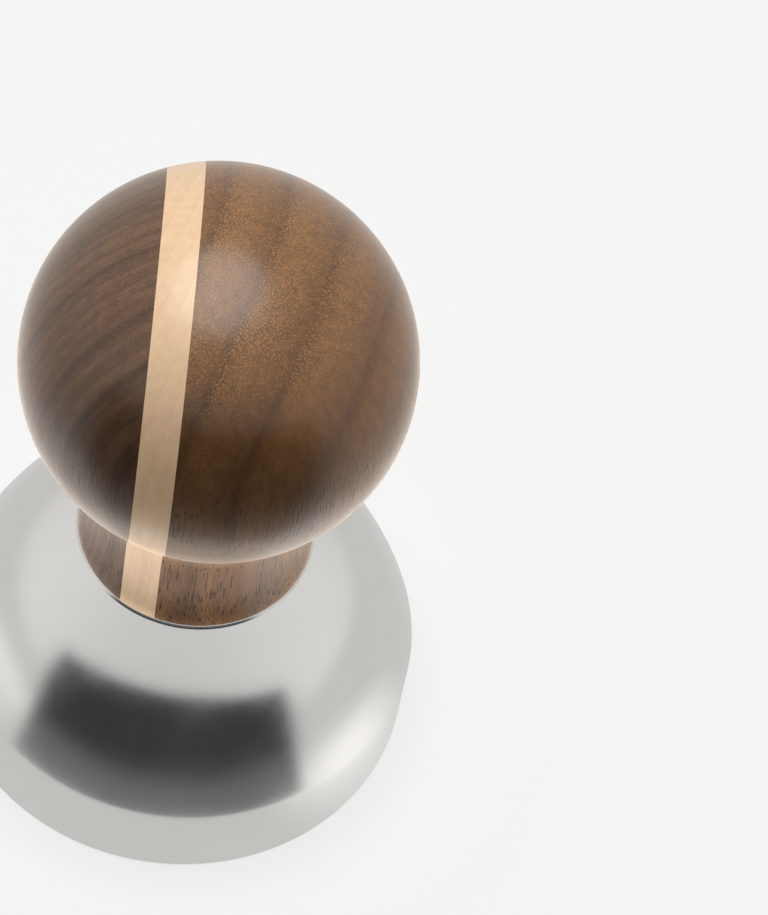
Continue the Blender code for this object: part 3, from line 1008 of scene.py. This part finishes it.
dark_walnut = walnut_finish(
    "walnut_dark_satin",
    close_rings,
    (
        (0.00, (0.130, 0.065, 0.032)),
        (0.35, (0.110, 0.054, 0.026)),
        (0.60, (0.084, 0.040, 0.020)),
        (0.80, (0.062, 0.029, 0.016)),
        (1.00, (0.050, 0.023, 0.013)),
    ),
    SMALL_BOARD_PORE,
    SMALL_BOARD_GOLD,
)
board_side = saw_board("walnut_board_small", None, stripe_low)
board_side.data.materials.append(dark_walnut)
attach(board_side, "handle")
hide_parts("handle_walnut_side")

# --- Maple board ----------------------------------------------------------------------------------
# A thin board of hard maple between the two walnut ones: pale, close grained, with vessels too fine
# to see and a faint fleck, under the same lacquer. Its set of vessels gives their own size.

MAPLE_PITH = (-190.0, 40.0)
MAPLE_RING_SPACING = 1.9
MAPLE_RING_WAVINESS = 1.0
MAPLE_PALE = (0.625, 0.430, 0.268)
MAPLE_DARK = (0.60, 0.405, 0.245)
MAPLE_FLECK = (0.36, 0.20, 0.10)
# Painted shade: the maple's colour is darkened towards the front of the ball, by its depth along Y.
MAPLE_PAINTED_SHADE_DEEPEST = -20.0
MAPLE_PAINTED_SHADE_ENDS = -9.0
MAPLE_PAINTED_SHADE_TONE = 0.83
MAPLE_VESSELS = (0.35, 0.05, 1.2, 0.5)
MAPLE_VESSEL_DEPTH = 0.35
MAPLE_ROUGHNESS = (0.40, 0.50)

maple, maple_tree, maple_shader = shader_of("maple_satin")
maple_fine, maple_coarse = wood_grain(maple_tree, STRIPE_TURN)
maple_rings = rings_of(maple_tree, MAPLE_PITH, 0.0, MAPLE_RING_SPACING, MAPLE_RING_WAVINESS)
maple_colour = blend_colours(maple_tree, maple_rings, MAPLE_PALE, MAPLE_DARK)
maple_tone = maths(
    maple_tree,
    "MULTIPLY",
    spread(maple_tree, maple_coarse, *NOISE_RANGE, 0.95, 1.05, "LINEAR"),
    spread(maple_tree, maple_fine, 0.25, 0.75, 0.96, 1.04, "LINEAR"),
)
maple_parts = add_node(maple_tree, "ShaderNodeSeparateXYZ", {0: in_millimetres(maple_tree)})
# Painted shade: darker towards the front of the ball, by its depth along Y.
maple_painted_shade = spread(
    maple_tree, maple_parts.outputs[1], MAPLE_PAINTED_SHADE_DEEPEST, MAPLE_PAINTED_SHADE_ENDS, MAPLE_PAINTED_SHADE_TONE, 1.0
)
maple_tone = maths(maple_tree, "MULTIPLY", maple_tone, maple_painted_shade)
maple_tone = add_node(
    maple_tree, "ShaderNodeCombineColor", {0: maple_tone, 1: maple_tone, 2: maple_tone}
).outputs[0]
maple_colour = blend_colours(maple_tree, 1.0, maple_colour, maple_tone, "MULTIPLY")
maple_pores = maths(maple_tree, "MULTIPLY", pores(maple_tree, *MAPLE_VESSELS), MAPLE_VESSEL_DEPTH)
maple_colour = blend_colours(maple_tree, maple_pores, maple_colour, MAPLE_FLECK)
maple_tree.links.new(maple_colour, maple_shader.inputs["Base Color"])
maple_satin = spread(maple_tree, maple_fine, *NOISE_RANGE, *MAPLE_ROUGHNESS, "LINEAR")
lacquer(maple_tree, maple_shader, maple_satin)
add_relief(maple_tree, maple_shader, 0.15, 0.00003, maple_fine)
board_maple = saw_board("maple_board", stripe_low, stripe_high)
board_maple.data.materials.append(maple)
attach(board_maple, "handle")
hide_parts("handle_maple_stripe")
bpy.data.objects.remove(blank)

+===+

#### GIVEN REQUEST:
Would you reproduce the material above in full, exactly as given?

#### SOLUTION TO THE EXERCISE:
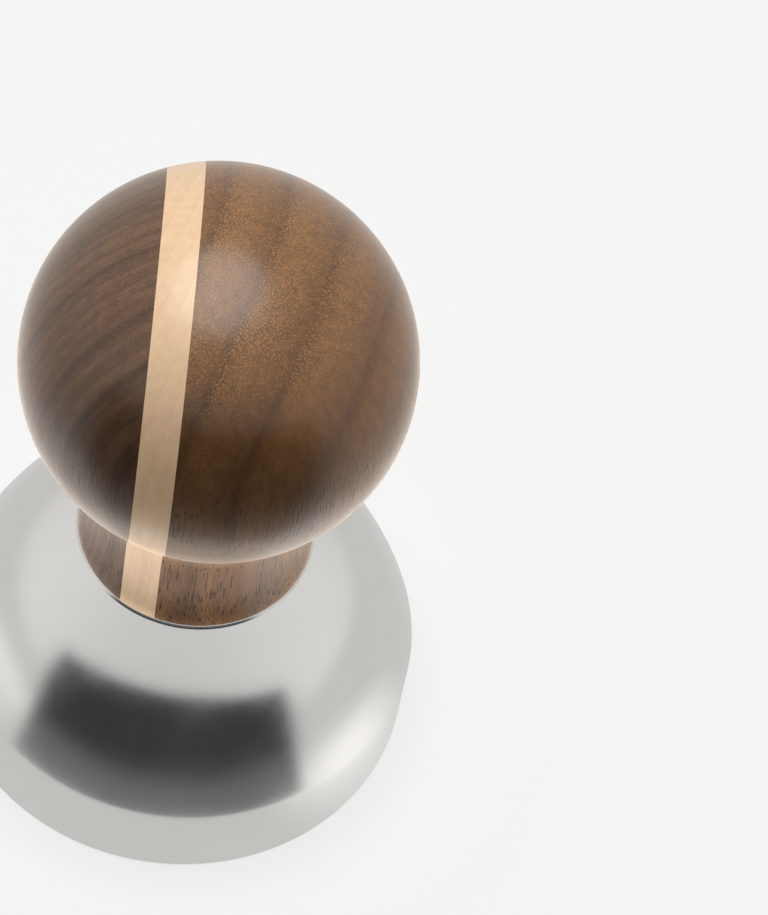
Continue the Blender code for this object: part 3, from line 1008 of scene.py. This part finishes it.
dark_walnut = walnut_finish(
    "walnut_dark_satin",
    close_rings,
    (
        (0.00, (0.130, 0.065, 0.032)),
        (0.35, (0.110, 0.054, 0.026)),
        (0.60, (0.084, 0.040, 0.020)),
        (0.80, (0.062, 0.029, 0.016)),
        (1.00, (0.050, 0.023, 0.013)),
    ),
    SMALL_BOARD_PORE,
    SMALL_BOARD_GOLD,
)
board_side = saw_board("walnut_board_small", None, stripe_low)
board_side.data.materials.append(dark_walnut)
attach(board_side, "handle")
hide_parts("handle_walnut_side")

# --- Maple board ----------------------------------------------------------------------------------
# A thin board of hard maple between the two walnut ones: pale, close grained, with vessels too fine
# to see and a faint fleck, under the same lacquer. Its set of vessels gives their own size.

MAPLE_PITH = (-190.0, 40.0)
MAPLE_RING_SPACING = 1.9
MAPLE_RING_WAVINESS = 1.0
MAPLE_PALE = (0.625, 0.430, 0.268)
MAPLE_DARK = (0.60, 0.405, 0.245)
MAPLE_FLECK = (0.36, 0.20, 0.10)
# Painted shade: the maple's colour is darkened towards the front of the ball, by its depth along Y.
MAPLE_PAINTED_SHADE_DEEPEST = -20.0
MAPLE_PAINTED_SHADE_ENDS = -9.0
MAPLE_PAINTED_SHADE_TONE = 0.83
MAPLE_VESSELS = (0.35, 0.05, 1.2, 0.5)
MAPLE_VESSEL_DEPTH = 0.35
MAPLE_ROUGHNESS = (0.40, 0.50)

maple, maple_tree, maple_shader = shader_of("maple_satin")
maple_fine, maple_coarse = wood_grain(maple_tree, STRIPE_TURN)
maple_rings = rings_of(maple_tree, MAPLE_PITH, 0.0, MAPLE_RING_SPACING, MAPLE_RING_WAVINESS)
maple_colour = blend_colours(maple_tree, maple_rings, MAPLE_PALE, MAPLE_DARK)
maple_tone = maths(
    maple_tree,
    "MULTIPLY",
    spread(maple_tree, maple_coarse, *NOISE_RANGE, 0.95, 1.05, "LINEAR"),
    spread(maple_tree, maple_fine, 0.25, 0.75, 0.96, 1.04, "LINEAR"),
)
maple_parts = add_node(maple_tree, "ShaderNodeSeparateXYZ", {0: in_millimetres(maple_tree)})
# Painted shade: darker towards the front of the ball, by its depth along Y.
maple_painted_shade = spread(
    maple_tree, maple_parts.outputs[1], MAPLE_PAINTED_SHADE_DEEPEST, MAPLE_PAINTED_SHADE_ENDS, MAPLE_PAINTED_SHADE_TONE, 1.0
)
maple_tone = maths(maple_tree, "MULTIPLY", maple_tone, maple_painted_shade)
maple_tone = add_node(
    maple_tree, "ShaderNodeCombineColor", {0: maple_tone, 1: maple_tone, 2: maple_tone}
).outputs[0]
maple_colour = blend_colours(maple_tree, 1.0, maple_colour, maple_tone, "MULTIPLY")
maple_pores = maths(maple_tree, "MULTIPLY", pores(maple_tree, *MAPLE_VESSELS), MAPLE_VESSEL_DEPTH)
maple_colour = blend_colours(maple_tree, maple_pores, maple_colour, MAPLE_FLECK)
maple_tree.links.new(maple_colour, maple_shader.inputs["Base Color"])
maple_satin = spread(maple_tree, maple_fine, *NOISE_RANGE, *MAPLE_ROUGHNESS, "LINEAR")
lacquer(maple_tree, maple_shader, maple_satin)
add_relief(maple_tree, maple_shader, 0.15, 0.00003, maple_fine)
board_maple = saw_board("maple_board", stripe_low, stripe_high)
board_maple.data.materials.append(maple)
attach(board_maple, "handle")
hide_parts("handle_maple_stripe")
bpy.data.objects.remove(blank)